The Currier and Ives print has a copyright date of 1870 and gives a great example of the city-country divide. (Click on it to get the full size effect.) The traveller, dressed in the latest fashion, complete with gauntlets, sits astride his charger looking like a figure of George Washington, or Robert E Lee (astride his "Traveller"). (It's clear the artist never saw a real saddle: what kind of pommel is that?)
The backwoods scene pulls out all the stereotype stops for the Full Hick effect. The log cabin with its rough slat roof and Whisky sign over the door sits in a deserted landscape which includes gourd bird houses in a dead tree. A tanning skin is tacked on the wall and dipper gourd and powder horn hang over an antique weapon by the doorway, which, naturally, has no door.

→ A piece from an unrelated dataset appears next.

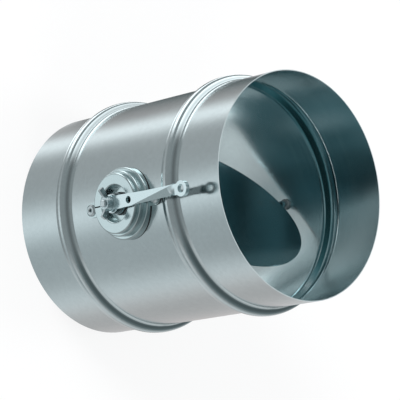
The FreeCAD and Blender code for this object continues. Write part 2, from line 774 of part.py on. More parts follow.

Six kids hang around, several play on the dirt floor, the pre-pubescent daughter combs her hair, preparing to greet the stranger. The woman, smoking a pipe, peers out with an iron skillet in her hand. The fiddler himself sits on an empty barrel surrounded by his familial dogs. He has a full beard and wears a coonskin cap, Indian moccasins, and tattered pants. But he holds a fiddle (in the traditional position) and he plays it. And therein lies the tale.
By the time his great-grandchildren grow up, they will live in a city, clamor for brand-name clothes, grow obese on fast food or obsess and starve themselves, and learn never to talk to strangers. They won't play an instrument or know a song other than those they learn from CD's of musicians who earn a thousand times more than they do but who they admire inordinately. But they will consider their lives to be infinitely superior to that of any of their ancestors or the other six billion souls on the planet.